Tahini and honey pancakes

Make your pancakes healthier with a mix of wholemeal flour, tahini, banana and spices.

Ingredients:

  • 275ml/9½fl oz full-fat milk
  • 2 chai tea bags
  • ½ tsp ground cinnamon
  • ¼ tsp ground cardamom
  • 250g/9oz self-raising wholemeal flour
  • 1 tsp bicarbonate of soda
  • 1 tsp cream of tartar
  • 1 tsp granulated sweetener
  • 2 tbsp tahini
  • 125g/4½oz banana, mashed
  • 1 large free-range egg
  • 1-calorie sunflower oil spray
  • 100g/3½oz fat-free greek-style yoghurt
  • 1 tbsp tahini
  • ½ tsp granulated sweetener
  • 2 bananas, sliced
  • 300g/10½oz mixed berries (such as blueberries, raspberries and quartered strawberries)
  • 4 tbsp honey

Directions:

  • Preheat the oven to 140C/120C Fan/Gas 1. To make the pancakes, pour the milk into a small saucepan.

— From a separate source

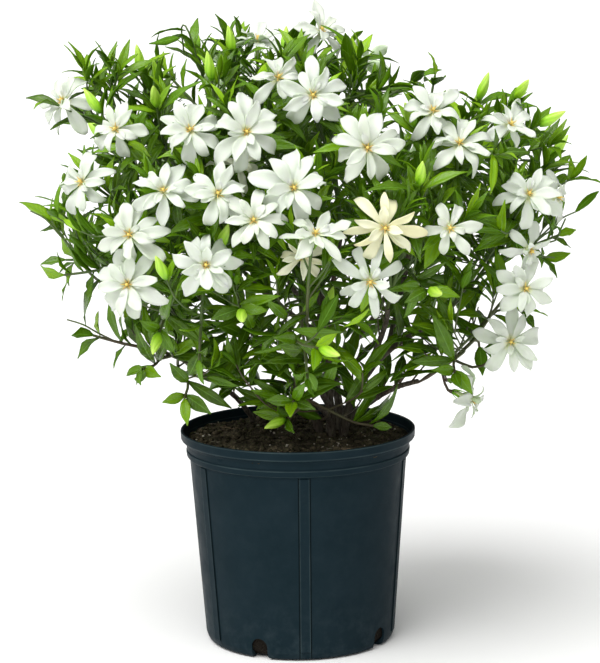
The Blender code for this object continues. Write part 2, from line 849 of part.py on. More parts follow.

Cut open the teabags and add the leaves to the milk with the cinnamon and cardamom. Bring to a gentle simmer over a medium heat, then remove from the heat and leave to cool slightly.
  • Stir the flour, bicarbonate of soda, cream of tartar and granulated sweetener together in a large bowl. Put the tahini, banana and egg into a separate bowl and pour in the tea-infused milk through a strainer. Whisk well to combine.
  • Pour the banana mixture into the flour mixture and whisk well until combined, making sure there are no lumps.
  • Place two large frying pans over a medium heat and add a few sprays of oil to each. Drop 3 large spoonfuls of batter into each pan, spacing them well apart. Cook for 1 minute and then flip each one over and cook on the other side for 1 minute. Flatten them a little with the back of the spoon as they cook. Put the six pancakes onto a tray and keep warm in the oven, while you cook the second batch.
  • For the tahini yoghurt, mix the ingredients together in a small bowl.
  • Pile the pancakes onto plates and top with the sliced banana and berries. Add a drizzle of honey and serve with a dollop of tahini yoghurt.